■ Exercise description ■
Repeat exactly, and only, the lines below starting at the line that contains "MM - loop_place(0, 0)[2]" and ending at the line that contains "[twisted(line, 0.55 *", inclusive of both.

■ Data shown ■
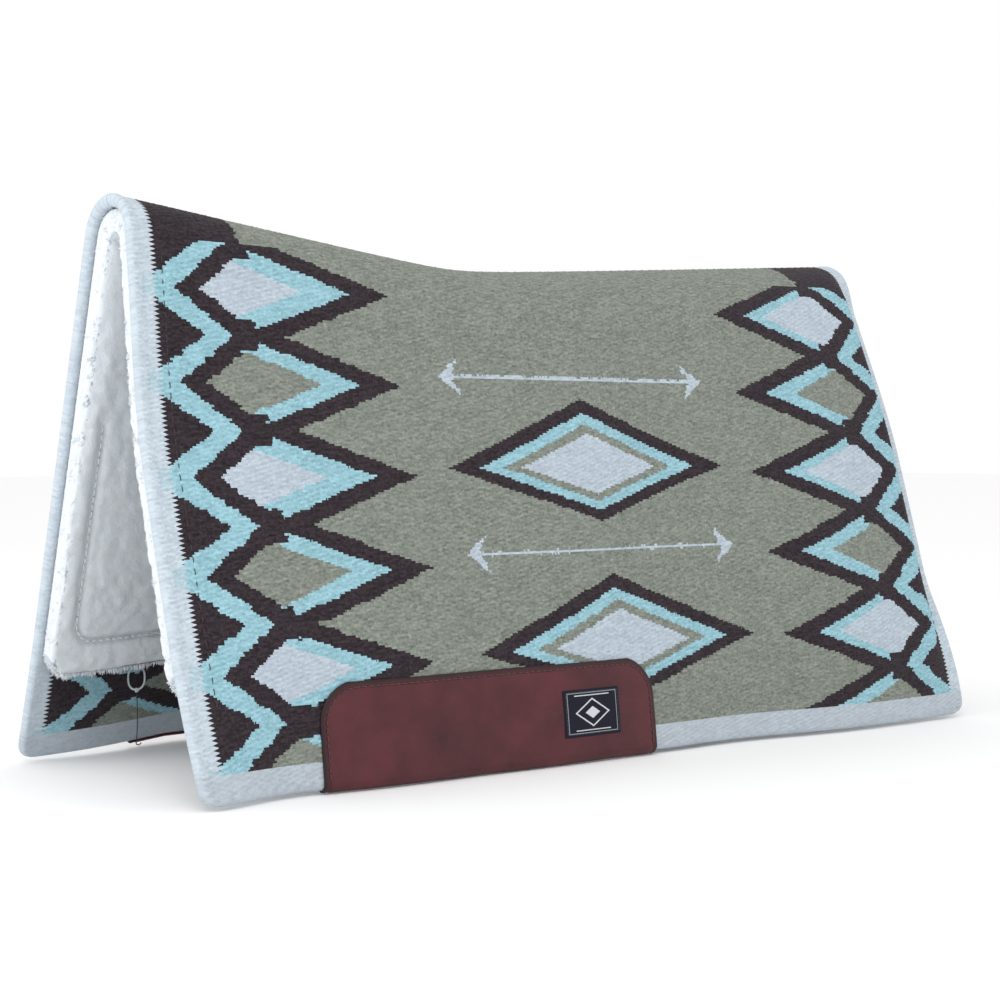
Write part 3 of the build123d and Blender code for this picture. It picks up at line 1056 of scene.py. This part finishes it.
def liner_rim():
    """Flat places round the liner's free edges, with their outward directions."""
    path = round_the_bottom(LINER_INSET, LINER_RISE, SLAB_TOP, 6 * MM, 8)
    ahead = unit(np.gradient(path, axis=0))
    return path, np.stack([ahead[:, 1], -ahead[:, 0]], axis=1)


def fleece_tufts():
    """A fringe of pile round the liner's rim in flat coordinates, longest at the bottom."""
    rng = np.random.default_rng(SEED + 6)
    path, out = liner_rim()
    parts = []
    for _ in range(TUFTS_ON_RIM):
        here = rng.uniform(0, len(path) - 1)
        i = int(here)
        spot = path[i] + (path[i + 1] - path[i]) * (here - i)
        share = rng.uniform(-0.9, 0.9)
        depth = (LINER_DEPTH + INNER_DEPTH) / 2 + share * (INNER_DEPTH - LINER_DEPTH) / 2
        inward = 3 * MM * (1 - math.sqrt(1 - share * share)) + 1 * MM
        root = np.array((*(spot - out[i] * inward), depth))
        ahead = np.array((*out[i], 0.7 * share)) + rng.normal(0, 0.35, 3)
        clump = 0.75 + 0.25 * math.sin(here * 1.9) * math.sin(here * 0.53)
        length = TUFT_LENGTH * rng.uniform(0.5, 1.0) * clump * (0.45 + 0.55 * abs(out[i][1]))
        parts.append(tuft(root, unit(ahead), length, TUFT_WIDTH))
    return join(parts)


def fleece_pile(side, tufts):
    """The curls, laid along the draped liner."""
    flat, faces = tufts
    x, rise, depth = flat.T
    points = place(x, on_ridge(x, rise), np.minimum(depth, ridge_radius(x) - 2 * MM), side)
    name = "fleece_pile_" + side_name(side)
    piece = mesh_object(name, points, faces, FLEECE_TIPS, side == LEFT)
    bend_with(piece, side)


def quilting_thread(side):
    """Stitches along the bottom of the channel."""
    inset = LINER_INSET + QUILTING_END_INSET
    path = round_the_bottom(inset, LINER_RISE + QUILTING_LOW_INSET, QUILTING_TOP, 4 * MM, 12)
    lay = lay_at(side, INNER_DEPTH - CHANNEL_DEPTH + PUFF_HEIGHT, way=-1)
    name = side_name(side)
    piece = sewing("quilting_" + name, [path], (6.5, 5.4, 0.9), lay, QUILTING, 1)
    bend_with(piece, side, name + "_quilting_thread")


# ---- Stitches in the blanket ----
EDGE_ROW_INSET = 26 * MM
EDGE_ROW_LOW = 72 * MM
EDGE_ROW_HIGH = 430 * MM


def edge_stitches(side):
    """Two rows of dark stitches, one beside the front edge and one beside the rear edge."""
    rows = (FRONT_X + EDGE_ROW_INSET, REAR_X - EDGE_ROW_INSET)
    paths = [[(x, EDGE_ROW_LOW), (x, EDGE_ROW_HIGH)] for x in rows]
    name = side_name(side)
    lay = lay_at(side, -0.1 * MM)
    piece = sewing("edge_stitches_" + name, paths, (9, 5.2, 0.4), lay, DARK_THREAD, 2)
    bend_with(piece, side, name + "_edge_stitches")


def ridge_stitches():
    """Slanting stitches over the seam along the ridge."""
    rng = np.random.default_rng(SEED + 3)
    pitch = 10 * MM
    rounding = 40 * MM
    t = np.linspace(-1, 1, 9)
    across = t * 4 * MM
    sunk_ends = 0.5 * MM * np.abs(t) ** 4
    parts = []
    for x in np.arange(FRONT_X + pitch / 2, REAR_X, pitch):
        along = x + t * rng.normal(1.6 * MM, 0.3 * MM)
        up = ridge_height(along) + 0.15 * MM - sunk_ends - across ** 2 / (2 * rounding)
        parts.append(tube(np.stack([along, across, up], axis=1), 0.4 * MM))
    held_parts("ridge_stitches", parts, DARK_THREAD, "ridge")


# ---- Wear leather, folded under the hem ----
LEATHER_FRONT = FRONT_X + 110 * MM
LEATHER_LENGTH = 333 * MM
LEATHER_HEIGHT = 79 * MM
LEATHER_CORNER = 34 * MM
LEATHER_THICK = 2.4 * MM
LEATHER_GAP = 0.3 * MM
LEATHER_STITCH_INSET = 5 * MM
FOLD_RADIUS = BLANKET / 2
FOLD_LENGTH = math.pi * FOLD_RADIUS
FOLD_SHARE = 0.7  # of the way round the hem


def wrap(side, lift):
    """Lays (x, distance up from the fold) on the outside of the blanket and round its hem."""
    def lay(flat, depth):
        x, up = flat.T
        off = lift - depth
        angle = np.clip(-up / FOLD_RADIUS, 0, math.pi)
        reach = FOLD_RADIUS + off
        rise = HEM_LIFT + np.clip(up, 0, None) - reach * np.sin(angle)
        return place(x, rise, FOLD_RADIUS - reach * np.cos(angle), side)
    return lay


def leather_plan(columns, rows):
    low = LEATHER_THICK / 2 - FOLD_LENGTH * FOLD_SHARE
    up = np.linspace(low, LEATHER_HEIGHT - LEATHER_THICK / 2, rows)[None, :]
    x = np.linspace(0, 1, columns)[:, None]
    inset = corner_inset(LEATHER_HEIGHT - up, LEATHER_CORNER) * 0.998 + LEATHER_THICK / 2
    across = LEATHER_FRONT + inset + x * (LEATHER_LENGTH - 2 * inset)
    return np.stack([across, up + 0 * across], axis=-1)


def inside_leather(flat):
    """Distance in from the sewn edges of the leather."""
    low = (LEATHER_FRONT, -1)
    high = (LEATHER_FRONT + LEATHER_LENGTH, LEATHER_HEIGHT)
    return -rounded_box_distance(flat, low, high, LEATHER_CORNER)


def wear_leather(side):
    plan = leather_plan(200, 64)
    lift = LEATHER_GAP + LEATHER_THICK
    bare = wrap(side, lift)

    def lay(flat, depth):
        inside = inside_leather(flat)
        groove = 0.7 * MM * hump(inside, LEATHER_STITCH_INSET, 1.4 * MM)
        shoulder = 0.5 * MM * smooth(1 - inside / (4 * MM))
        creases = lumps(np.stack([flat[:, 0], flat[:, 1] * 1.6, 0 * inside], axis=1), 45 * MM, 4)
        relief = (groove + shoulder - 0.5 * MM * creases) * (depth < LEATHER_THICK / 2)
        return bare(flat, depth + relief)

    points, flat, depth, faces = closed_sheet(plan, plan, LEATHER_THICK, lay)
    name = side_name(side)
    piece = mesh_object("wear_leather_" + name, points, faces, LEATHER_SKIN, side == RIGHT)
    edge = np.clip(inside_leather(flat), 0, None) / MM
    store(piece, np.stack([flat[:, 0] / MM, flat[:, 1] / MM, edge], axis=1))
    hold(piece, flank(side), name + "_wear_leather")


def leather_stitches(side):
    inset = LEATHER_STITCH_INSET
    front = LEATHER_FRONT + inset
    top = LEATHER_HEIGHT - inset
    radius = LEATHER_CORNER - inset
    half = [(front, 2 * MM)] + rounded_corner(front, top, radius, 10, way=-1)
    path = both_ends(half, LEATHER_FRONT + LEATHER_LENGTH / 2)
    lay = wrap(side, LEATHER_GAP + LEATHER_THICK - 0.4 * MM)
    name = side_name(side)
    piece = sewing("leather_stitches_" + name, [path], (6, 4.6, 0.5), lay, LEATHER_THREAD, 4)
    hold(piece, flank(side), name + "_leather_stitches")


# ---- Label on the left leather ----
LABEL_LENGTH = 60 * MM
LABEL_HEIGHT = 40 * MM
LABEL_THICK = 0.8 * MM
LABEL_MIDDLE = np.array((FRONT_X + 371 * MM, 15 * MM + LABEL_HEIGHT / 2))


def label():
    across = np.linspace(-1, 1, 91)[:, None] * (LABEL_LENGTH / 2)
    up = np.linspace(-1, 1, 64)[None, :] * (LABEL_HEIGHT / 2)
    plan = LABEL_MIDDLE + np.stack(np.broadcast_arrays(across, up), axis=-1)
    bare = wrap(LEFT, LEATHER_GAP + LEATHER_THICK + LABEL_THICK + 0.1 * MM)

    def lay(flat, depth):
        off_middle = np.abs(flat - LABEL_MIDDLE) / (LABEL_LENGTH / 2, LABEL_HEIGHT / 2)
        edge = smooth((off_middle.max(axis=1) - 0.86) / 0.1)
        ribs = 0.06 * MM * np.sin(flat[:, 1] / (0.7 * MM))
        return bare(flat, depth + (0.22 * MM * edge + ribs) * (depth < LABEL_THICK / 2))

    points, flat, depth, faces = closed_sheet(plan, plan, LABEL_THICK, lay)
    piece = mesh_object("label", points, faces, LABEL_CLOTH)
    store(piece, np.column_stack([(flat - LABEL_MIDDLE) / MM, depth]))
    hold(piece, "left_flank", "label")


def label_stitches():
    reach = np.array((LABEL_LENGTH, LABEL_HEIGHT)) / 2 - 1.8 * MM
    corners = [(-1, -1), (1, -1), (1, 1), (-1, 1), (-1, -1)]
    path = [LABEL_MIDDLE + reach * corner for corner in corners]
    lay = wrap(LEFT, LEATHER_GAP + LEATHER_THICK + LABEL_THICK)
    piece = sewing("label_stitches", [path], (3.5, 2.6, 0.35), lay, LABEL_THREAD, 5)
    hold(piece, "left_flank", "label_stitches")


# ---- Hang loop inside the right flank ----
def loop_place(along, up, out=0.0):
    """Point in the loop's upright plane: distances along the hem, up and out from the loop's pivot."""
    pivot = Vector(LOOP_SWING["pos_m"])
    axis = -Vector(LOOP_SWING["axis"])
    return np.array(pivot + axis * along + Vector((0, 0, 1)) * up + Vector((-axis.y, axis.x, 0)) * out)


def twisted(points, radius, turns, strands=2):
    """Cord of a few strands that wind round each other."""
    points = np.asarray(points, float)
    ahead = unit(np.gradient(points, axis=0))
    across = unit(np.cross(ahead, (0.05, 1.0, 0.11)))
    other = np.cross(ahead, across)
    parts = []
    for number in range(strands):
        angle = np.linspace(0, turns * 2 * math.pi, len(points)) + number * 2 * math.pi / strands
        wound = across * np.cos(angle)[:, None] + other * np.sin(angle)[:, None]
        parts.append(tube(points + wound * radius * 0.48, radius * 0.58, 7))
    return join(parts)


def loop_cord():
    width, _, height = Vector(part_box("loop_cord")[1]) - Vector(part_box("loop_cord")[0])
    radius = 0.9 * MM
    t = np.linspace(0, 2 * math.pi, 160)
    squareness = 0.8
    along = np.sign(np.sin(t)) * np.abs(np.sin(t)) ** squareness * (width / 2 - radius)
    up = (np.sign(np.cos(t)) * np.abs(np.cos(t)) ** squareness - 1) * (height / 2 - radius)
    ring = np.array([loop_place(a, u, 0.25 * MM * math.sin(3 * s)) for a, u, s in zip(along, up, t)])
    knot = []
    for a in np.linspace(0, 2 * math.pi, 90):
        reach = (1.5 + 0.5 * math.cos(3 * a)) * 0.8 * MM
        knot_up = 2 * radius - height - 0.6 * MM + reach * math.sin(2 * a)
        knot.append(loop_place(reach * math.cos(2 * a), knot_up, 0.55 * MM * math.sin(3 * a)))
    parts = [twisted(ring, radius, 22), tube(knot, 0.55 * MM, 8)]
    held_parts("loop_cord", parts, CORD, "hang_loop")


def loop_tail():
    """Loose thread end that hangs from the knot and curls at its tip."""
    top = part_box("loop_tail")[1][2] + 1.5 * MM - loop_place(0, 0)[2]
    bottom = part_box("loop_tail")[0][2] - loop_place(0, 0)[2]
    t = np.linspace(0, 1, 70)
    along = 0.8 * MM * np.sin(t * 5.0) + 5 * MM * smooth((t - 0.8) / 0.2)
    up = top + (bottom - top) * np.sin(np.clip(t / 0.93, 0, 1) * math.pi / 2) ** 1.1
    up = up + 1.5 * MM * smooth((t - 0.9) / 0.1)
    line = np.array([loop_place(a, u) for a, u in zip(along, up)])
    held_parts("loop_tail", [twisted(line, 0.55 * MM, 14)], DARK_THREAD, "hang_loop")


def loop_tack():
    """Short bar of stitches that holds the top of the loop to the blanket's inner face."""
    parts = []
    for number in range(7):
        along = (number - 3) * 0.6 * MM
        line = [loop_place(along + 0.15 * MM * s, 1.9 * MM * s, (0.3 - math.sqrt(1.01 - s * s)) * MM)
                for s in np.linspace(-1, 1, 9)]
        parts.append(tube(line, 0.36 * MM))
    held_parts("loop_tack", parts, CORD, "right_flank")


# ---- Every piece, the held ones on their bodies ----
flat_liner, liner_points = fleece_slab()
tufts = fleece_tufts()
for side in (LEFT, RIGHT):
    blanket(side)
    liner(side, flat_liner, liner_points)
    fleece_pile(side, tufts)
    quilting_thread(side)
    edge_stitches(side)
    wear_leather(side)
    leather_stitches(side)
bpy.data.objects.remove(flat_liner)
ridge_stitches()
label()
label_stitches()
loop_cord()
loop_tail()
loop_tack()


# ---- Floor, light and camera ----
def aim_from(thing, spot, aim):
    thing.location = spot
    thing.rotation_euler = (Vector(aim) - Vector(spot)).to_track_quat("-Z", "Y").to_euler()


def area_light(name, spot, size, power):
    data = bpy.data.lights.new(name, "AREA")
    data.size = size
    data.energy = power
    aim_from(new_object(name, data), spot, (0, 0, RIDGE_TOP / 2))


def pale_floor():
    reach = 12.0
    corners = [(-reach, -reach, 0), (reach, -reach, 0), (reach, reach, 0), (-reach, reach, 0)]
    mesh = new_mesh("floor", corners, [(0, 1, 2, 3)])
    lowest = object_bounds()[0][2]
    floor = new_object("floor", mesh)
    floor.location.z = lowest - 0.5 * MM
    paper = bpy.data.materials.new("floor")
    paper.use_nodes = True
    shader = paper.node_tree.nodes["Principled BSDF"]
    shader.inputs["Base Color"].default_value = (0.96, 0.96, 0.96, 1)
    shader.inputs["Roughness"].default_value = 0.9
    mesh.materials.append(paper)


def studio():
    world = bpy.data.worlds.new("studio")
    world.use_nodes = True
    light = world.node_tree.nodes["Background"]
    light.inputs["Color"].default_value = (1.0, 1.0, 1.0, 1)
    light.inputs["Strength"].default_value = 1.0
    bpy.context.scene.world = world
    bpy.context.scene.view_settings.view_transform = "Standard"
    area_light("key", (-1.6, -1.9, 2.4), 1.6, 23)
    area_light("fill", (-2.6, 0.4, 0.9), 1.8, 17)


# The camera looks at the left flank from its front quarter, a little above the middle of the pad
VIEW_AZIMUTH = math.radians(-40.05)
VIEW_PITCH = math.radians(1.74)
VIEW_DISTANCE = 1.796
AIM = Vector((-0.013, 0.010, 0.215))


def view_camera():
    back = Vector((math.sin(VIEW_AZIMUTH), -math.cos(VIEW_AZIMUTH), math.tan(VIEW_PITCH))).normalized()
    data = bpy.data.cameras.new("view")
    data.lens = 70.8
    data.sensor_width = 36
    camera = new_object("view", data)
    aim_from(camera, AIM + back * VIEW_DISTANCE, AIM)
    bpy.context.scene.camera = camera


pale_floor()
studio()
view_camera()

■ Result ■
    top = part_box("loop_tail")[1][2] + 1.5 * MM - loop_place(0, 0)[2]
    bottom = part_box("loop_tail")[0][2] - loop_place(0, 0)[2]
    t = np.linspace(0, 1, 70)
    along = 0.8 * MM * np.sin(t * 5.0) + 5 * MM * smooth((t - 0.8) / 0.2)
    up = top + (bottom - top) * np.sin(np.clip(t / 0.93, 0, 1) * math.pi / 2) ** 1.1
    up = up + 1.5 * MM * smooth((t - 0.9) / 0.1)
    line = np.array([loop_place(a, u) for a, u in zip(along, up)])
    held_parts("loop_tail", [twisted(line, 0.55 * MM, 14)], DARK_THREAD, "hang_loop")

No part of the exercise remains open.